▶ Direction
Reproduce only the lines from the one containing "Continue the build123d" through the one containing "maths = nodes.math", exactly as written and with both ends included.

---------- Extracted material ----------

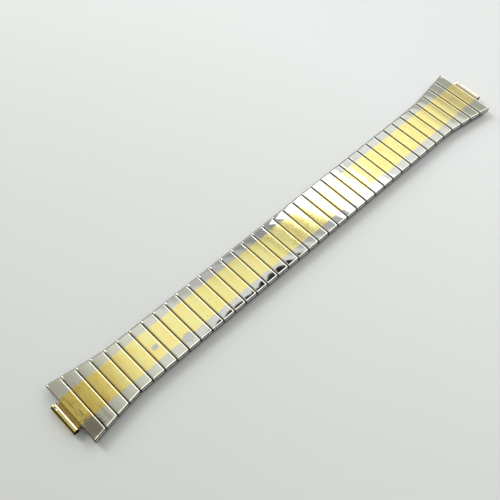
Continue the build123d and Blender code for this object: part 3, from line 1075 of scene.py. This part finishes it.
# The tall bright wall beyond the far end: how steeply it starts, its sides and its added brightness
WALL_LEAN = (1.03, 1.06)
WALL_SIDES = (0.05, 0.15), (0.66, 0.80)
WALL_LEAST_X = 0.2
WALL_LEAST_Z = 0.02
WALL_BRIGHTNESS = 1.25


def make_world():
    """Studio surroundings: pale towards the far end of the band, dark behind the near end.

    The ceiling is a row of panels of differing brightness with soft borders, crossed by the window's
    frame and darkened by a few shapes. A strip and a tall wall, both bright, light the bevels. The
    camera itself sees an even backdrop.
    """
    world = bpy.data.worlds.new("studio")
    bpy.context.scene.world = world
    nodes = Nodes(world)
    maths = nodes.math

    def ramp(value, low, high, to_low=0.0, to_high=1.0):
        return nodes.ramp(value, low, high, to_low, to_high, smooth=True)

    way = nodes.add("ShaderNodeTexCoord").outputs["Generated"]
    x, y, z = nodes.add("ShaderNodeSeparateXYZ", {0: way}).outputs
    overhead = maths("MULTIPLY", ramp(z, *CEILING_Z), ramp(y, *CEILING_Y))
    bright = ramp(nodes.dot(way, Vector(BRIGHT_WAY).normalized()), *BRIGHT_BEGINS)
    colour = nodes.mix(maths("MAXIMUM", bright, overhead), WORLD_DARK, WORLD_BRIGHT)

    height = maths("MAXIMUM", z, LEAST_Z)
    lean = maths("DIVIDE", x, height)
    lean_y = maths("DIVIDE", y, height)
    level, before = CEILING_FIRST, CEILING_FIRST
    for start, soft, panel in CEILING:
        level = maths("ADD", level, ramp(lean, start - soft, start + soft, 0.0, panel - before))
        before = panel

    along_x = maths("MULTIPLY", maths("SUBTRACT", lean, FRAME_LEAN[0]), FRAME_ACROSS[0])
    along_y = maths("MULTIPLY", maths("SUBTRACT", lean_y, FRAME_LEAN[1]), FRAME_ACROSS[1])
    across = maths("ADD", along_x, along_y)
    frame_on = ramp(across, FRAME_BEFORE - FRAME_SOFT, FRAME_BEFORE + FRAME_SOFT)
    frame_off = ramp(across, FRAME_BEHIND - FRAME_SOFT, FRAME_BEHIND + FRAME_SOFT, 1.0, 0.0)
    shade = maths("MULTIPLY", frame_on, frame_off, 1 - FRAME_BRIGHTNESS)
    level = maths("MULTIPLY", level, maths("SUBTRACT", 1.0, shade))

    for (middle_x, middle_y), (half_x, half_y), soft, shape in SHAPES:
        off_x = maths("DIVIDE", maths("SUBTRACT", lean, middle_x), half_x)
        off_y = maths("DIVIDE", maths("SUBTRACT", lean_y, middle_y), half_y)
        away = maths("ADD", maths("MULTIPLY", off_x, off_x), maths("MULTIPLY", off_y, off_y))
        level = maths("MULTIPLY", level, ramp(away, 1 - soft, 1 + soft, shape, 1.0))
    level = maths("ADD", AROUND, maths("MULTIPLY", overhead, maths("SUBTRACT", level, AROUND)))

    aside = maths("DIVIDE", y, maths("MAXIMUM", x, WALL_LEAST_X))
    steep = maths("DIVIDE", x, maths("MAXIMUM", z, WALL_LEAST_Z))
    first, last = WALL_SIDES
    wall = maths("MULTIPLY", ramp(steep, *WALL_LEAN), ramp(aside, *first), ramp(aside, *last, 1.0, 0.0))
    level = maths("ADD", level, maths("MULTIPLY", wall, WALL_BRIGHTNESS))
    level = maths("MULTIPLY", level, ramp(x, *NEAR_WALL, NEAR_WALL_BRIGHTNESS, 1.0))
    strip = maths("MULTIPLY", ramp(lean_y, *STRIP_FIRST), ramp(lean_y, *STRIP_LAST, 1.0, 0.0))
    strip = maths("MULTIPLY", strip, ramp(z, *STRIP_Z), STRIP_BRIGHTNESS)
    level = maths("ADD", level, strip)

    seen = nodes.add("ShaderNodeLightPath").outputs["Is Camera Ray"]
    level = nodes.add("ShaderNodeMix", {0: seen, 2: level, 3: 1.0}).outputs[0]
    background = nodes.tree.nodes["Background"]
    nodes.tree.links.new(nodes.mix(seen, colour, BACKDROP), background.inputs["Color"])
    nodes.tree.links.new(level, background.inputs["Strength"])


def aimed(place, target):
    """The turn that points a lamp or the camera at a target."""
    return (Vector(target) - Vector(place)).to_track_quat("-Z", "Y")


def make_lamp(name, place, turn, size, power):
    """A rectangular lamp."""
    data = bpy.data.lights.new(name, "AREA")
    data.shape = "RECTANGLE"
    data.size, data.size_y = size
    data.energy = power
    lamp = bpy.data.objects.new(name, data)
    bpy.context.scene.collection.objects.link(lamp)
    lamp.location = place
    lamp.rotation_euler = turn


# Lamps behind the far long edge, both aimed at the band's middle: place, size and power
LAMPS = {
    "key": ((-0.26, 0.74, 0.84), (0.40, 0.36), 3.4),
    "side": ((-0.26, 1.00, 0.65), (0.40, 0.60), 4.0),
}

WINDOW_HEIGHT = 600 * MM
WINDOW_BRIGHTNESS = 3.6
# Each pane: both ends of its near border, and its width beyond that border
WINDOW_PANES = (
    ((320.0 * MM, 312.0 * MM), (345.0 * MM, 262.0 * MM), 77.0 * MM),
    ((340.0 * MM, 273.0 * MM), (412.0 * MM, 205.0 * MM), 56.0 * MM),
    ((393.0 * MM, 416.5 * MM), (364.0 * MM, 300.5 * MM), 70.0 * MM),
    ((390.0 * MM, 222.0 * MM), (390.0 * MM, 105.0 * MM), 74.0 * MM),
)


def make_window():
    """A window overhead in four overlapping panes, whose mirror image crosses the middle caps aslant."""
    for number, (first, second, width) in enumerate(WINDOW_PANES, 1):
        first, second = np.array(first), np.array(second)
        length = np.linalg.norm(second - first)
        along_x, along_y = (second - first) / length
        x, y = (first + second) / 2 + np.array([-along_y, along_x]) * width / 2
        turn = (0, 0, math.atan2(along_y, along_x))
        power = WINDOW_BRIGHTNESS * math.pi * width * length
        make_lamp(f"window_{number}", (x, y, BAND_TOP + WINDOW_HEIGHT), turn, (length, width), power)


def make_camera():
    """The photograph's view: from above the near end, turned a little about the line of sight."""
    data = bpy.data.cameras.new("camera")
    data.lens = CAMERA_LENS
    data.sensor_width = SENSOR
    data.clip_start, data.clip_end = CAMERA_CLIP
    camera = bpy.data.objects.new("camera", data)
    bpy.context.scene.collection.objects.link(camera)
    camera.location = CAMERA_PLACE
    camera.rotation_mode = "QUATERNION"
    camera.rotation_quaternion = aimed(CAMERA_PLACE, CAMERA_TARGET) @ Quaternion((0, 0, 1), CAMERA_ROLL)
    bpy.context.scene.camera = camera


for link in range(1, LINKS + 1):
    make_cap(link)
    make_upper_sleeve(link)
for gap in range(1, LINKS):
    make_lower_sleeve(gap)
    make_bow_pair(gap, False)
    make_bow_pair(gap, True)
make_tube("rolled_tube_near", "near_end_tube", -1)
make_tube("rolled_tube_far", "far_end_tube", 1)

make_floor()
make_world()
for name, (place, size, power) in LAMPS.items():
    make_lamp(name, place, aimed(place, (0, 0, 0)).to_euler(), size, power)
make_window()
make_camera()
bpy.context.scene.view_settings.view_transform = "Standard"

----------
---------- Extracted material ----------

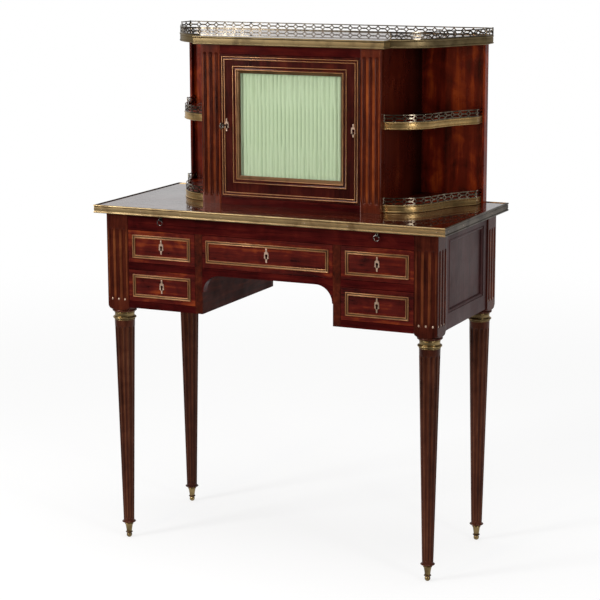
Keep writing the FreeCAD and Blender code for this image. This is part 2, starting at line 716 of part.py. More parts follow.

----------
---------- Extracted material ----------

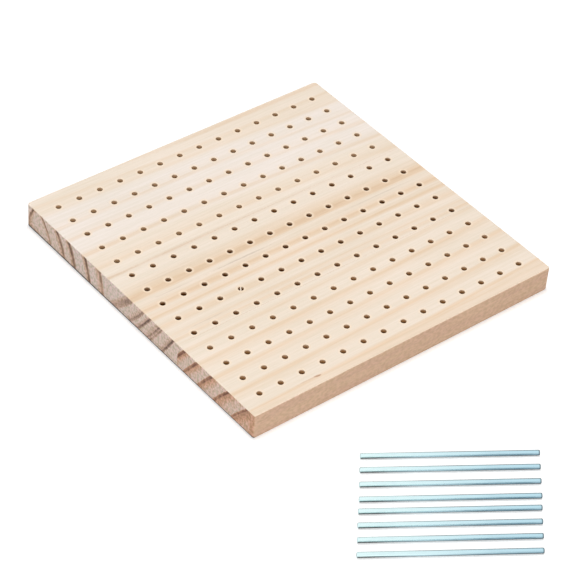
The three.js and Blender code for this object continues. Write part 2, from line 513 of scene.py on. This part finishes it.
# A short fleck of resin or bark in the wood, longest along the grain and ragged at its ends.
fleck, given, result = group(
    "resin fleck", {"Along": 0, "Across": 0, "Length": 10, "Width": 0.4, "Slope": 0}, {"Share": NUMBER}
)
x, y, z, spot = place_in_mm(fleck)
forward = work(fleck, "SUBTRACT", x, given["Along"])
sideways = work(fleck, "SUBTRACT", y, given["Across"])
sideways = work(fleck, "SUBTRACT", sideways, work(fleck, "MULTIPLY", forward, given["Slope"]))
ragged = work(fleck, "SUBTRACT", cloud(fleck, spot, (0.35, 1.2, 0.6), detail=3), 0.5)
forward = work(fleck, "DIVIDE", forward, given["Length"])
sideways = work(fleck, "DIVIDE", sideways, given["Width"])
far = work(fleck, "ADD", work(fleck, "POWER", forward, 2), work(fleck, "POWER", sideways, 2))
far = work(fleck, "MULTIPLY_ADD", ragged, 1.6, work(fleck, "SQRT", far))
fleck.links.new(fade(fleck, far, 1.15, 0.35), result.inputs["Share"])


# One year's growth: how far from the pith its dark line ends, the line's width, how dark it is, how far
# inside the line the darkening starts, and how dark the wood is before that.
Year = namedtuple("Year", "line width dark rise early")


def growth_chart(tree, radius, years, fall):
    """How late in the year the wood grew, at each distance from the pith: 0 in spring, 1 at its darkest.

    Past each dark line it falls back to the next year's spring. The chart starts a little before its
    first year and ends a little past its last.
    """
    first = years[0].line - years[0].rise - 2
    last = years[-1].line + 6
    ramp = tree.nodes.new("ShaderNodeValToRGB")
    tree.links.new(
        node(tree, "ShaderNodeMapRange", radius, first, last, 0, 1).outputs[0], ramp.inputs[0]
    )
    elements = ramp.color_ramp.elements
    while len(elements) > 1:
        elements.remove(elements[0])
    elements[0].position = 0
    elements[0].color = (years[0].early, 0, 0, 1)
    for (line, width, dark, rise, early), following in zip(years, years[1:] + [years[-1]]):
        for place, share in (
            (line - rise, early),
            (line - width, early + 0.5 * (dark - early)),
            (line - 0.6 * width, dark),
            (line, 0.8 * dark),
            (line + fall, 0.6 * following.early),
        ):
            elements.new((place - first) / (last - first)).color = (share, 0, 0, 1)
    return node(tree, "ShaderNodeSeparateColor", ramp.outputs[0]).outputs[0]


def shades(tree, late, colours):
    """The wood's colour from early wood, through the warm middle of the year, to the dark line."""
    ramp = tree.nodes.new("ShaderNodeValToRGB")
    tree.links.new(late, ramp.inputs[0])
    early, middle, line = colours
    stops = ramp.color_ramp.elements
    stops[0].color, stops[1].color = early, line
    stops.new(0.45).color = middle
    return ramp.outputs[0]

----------

▶ Task output
Continue the build123d and Blender code for this object: part 3, from line 1075 of scene.py. This part finishes it.
# The tall bright wall beyond the far end: how steeply it starts, its sides and its added brightness
WALL_LEAN = (1.03, 1.06)
WALL_SIDES = (0.05, 0.15), (0.66, 0.80)
WALL_LEAST_X = 0.2
WALL_LEAST_Z = 0.02
WALL_BRIGHTNESS = 1.25


def make_world():
    """Studio surroundings: pale towards the far end of the band, dark behind the near end.

    The ceiling is a row of panels of differing brightness with soft borders, crossed by the window's
    frame and darkened by a few shapes. A strip and a tall wall, both bright, light the bevels. The
    camera itself sees an even backdrop.
    """
    world = bpy.data.worlds.new("studio")
    bpy.context.scene.world = world
    nodes = Nodes(world)
    maths = nodes.math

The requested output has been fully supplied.